#### WORK TO BE COMPLETED:
Transcribe only the lines of the listing below from the one holding "Keep writing the" through the one holding "return np.exp(-((x / size) ** 2))", inclusive, without any change.

#### DATA FOR PROCESSING:
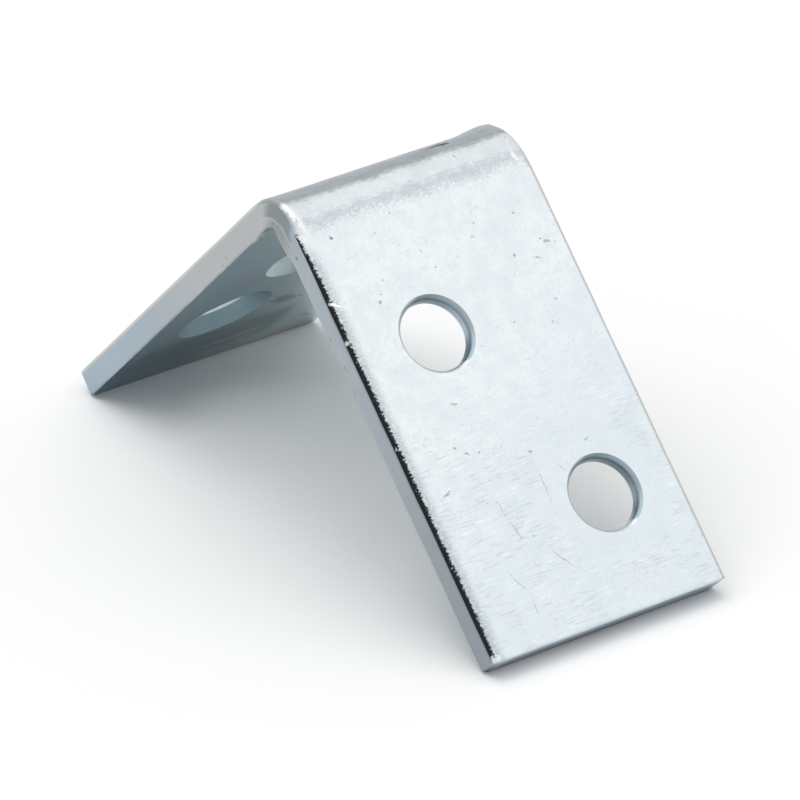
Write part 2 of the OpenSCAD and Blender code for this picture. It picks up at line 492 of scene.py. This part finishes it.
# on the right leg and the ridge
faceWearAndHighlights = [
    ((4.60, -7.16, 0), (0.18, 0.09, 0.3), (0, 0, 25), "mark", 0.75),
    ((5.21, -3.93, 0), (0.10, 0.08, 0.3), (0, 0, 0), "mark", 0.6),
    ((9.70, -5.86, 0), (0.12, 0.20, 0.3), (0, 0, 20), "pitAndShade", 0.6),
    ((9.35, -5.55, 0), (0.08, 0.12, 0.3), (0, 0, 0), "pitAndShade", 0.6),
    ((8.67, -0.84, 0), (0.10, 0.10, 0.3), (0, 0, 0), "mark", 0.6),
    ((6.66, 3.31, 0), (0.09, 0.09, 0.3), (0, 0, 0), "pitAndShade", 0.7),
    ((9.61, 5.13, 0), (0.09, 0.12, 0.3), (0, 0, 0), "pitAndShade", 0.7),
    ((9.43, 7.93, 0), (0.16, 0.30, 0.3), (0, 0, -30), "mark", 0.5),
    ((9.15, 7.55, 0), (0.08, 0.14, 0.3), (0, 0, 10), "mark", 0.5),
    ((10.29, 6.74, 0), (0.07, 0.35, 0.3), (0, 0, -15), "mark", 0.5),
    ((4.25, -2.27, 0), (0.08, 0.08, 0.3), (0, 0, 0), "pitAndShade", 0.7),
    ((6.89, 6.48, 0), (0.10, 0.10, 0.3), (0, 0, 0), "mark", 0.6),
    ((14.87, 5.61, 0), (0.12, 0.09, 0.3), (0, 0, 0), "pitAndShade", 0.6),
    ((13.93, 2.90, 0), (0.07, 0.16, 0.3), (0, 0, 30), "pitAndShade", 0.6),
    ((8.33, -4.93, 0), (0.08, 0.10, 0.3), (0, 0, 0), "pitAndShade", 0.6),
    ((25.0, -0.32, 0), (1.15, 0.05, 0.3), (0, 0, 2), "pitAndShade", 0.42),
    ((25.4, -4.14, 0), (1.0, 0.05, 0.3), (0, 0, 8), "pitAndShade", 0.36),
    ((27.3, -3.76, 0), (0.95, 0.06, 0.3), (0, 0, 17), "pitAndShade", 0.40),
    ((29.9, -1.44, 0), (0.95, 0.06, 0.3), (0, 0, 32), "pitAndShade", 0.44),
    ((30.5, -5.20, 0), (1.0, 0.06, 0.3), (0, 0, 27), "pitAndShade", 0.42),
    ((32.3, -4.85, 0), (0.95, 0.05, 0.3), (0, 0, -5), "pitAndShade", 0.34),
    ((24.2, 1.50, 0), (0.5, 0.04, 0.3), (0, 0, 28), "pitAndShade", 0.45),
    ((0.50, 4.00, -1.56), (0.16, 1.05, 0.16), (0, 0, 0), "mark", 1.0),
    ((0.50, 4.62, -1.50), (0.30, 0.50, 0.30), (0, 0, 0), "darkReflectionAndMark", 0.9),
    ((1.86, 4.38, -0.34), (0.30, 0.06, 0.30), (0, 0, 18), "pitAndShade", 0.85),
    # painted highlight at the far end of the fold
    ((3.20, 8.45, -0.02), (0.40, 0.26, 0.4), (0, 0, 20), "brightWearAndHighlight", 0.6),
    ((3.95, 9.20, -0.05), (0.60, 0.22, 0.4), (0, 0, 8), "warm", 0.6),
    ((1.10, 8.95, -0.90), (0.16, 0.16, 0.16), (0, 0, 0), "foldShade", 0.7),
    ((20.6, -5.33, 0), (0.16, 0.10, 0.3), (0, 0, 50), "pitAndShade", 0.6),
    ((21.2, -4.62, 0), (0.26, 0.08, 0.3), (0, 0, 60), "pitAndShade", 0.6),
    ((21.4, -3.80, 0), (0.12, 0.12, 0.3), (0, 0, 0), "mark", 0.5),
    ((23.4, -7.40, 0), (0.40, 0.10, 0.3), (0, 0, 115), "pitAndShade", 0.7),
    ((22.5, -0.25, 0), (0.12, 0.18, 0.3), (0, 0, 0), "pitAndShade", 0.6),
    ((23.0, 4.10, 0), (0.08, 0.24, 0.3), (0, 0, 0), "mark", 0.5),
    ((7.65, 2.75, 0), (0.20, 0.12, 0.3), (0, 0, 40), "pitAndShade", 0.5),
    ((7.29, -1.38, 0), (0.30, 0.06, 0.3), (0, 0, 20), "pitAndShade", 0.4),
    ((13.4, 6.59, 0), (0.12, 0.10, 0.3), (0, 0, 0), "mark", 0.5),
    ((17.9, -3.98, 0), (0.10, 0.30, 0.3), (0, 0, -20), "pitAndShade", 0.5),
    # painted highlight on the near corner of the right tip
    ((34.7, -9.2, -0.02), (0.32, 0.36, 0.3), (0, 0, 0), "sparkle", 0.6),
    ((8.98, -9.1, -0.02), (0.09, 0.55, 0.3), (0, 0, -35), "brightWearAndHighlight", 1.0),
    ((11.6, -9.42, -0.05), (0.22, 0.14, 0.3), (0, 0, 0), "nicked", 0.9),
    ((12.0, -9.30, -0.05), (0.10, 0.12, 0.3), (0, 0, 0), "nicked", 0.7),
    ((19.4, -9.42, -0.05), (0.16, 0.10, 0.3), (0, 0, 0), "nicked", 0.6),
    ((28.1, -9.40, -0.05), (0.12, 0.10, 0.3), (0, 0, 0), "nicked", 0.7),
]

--

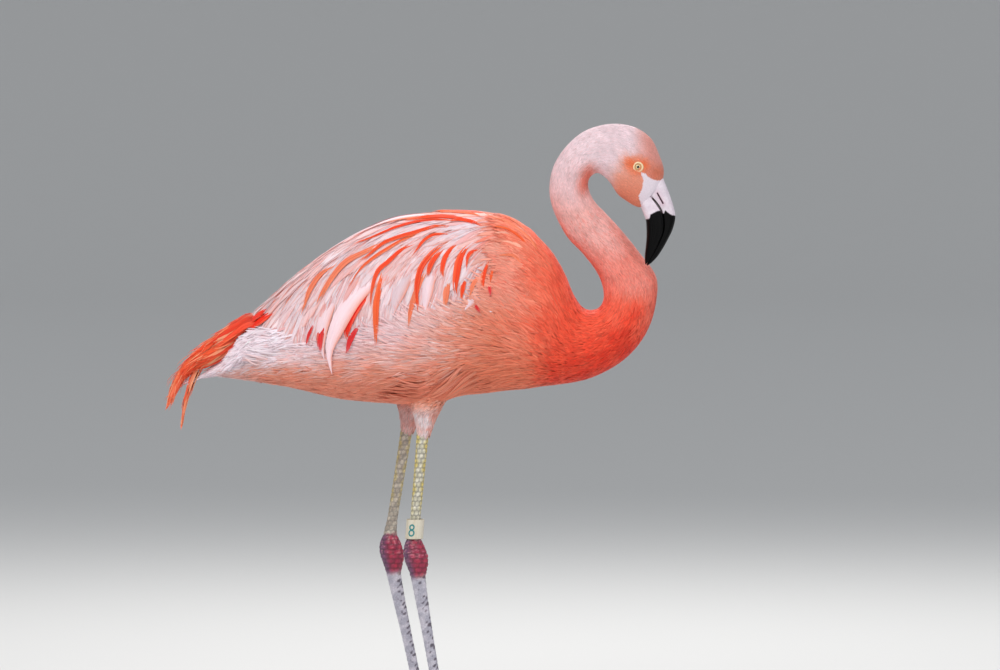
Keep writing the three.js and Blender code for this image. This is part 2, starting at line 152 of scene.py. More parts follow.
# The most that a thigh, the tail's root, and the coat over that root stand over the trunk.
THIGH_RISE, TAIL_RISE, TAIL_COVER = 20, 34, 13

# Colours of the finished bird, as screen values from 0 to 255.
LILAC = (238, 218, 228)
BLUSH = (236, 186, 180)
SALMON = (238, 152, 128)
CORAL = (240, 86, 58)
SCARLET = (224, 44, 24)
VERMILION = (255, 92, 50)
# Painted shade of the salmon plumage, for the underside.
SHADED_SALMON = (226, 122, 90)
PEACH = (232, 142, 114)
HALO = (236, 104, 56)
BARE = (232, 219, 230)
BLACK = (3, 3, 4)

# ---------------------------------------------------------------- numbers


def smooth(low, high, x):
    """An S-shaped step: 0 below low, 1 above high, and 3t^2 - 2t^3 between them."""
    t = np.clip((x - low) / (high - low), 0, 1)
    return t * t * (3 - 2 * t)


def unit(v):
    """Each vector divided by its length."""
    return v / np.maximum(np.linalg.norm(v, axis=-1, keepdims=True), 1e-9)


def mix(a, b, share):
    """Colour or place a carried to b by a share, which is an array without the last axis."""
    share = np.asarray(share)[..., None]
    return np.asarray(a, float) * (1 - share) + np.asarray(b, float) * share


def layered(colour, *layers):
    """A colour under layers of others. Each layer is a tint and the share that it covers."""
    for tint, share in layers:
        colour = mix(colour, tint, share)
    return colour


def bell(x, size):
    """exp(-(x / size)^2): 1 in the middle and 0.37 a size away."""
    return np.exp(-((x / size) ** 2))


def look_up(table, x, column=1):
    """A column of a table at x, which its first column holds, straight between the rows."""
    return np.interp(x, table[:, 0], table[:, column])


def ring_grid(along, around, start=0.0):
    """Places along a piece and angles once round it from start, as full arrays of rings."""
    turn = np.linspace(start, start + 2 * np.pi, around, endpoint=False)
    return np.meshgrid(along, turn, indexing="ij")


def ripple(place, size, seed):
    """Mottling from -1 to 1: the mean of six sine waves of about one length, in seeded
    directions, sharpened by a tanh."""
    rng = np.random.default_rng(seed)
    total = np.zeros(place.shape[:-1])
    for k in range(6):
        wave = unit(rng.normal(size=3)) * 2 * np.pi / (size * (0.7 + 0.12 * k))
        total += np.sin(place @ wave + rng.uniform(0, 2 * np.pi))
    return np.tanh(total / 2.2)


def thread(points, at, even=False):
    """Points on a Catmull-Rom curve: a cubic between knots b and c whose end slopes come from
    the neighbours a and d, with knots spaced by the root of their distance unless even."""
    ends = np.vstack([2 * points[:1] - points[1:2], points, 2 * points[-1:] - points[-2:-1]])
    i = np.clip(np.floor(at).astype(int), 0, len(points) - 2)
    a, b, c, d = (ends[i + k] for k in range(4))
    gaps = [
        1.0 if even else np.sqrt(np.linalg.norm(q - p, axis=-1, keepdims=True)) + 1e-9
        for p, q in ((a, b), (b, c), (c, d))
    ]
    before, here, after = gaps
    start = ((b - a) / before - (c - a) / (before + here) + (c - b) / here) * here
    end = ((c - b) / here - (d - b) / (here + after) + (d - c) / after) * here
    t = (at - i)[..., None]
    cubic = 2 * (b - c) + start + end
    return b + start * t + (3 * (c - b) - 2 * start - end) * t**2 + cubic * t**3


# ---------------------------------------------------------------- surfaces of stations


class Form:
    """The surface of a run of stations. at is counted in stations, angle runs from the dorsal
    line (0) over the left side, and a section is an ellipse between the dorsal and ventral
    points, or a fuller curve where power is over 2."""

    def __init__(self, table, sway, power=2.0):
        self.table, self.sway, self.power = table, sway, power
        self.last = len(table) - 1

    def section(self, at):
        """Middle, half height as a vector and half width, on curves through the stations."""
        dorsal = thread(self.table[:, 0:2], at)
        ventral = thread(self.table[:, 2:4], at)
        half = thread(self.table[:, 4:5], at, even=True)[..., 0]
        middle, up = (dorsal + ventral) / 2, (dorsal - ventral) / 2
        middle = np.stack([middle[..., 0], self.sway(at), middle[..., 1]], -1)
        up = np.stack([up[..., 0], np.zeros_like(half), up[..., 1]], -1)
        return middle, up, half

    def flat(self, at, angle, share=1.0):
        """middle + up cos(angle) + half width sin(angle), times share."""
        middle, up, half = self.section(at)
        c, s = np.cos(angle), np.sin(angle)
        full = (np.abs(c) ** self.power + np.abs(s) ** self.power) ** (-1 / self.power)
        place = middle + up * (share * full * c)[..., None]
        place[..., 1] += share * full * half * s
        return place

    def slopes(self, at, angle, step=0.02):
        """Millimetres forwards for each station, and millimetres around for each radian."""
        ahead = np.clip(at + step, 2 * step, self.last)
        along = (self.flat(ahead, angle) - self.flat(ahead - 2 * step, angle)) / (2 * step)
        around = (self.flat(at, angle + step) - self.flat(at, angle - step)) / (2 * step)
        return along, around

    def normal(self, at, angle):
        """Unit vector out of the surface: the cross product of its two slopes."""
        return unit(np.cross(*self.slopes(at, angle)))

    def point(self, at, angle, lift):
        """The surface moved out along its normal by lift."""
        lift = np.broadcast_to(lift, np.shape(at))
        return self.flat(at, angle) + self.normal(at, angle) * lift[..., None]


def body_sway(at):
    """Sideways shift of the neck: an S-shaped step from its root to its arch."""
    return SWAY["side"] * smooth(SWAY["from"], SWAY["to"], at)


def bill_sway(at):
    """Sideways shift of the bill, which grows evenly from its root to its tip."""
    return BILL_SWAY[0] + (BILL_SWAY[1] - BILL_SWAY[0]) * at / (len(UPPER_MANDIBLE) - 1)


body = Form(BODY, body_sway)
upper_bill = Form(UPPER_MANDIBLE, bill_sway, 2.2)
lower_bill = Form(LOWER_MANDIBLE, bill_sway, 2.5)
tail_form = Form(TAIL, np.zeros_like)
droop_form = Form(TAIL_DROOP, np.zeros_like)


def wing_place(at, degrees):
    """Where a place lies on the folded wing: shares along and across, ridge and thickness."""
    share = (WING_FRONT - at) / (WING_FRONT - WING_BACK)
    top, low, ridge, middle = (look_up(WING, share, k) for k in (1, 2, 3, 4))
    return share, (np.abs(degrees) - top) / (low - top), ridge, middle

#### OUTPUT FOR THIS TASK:
Keep writing the three.js and Blender code for this image. This is part 2, starting at line 152 of scene.py. More parts follow.
# The most that a thigh, the tail's root, and the coat over that root stand over the trunk.
THIGH_RISE, TAIL_RISE, TAIL_COVER = 20, 34, 13

# Colours of the finished bird, as screen values from 0 to 255.
LILAC = (238, 218, 228)
BLUSH = (236, 186, 180)
SALMON = (238, 152, 128)
CORAL = (240, 86, 58)
SCARLET = (224, 44, 24)
VERMILION = (255, 92, 50)
# Painted shade of the salmon plumage, for the underside.
SHADED_SALMON = (226, 122, 90)
PEACH = (232, 142, 114)
HALO = (236, 104, 56)
BARE = (232, 219, 230)
BLACK = (3, 3, 4)

# ---------------------------------------------------------------- numbers


def smooth(low, high, x):
    """An S-shaped step: 0 below low, 1 above high, and 3t^2 - 2t^3 between them."""
    t = np.clip((x - low) / (high - low), 0, 1)
    return t * t * (3 - 2 * t)


def unit(v):
    """Each vector divided by its length."""
    return v / np.maximum(np.linalg.norm(v, axis=-1, keepdims=True), 1e-9)


def mix(a, b, share):
    """Colour or place a carried to b by a share, which is an array without the last axis."""
    share = np.asarray(share)[..., None]
    return np.asarray(a, float) * (1 - share) + np.asarray(b, float) * share


def layered(colour, *layers):
    """A colour under layers of others. Each layer is a tint and the share that it covers."""
    for tint, share in layers:
        colour = mix(colour, tint, share)
    return colour


def bell(x, size):
    """exp(-(x / size)^2): 1 in the middle and 0.37 a size away."""
    return np.exp(-((x / size) ** 2))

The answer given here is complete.